Mystery of giant light spiral in Arctic solved
Spectacle that baffled astronomers turns out to be failed missile launch
Friday 11 December 2009
When the people of Tromso in Norway's northern reaches awoke to the sight of a giant blue and white spiral of light hanging in the still dark sky above them, they were understandably shocked. It didn't look like the northern lights. Was it a meteor? A UFO?
Calls flooded in to radio stations and air-traffic control towers. Astronomers were baffled. Extra-terrestrial enthusiasts got on their blogs. "It looked like a rocket that spun around and around and then went diagonally across the heavens," said Totto Eriksen, who saw the display while driving his daughter to school. And when an explanation finally came, he wasn't far wrong. It turned out to be a failed Russian nuclear-capable missile test launch.
The new Bulava missile was fired from the submarine Dmitry Danskoi, the Russian defence ministry confirmed. The White Sea, close to Norway's Arctic region, is Russia's standard missile-testing site. This one failed at the third stage.

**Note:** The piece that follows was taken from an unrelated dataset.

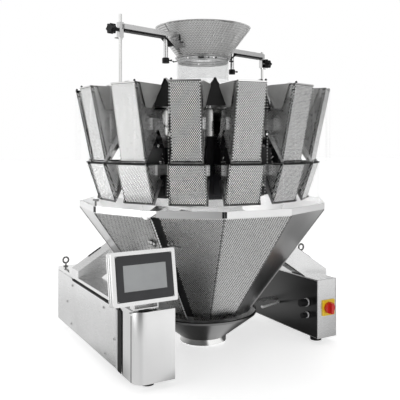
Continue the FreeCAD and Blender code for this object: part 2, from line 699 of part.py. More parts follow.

Eyewitnesses described a blue light that seemed to soar up from behind a mountain in the north of the country. Others said it in stopped mid-air, then began to move in circles. Within seconds a giant spiral had covered the entire sky. Then a green-blue beam of light shot out from its centre, lasting for 10 to 12 minutes before disappearing.
The missile is a key part of Russia's plan to rebuild its ageing weapons arsenal. But it has been beset by problems which have caused increasing embarrassment. Yesterday was the seventh time in at least 12 test launches that the missile has failed. The previous failure, on 16 July, forced the resignation of Yury Solomonov, director of Moscow's Institute of Thermal Technology, which is responsible for developing the missile.
"The first two stages of the rocket worked but in the final and third stage there was a technical failure," the defence ministry admitted yesterday.
The Bulava can carry up to 10 individually targeted nuclear warheads and has a maximum range of 8,000km (5,000 miles). It is the sea-based version of the Topol-M, Russia's land-based intercontinental missile, which entered service in 2006. New Borei submarines were developed primarily to launch it. If the missile does not work the vessels will be virtually useless.
Pavel Felgenhauer, a leading Russian defence analyst, said the latest failure was a major embarrassment for the military, and was a serious blow to Russia's attempts to maintain a credible nuclear deterrent. He said: "By the year 2030, Russia could lose its position as a global nuclear power if the problems are not solved. And it could be that these missiles will never fly properly."
Mr Felgenhauer added that the spectacular lights over northern Norway were typical of a missile failure. "Such lights and clouds appear from time to time when a missile fails in the upper layers of the atmosphere and have been reported before," he said. "At least this failed test made some nice fireworks for the Norwegians."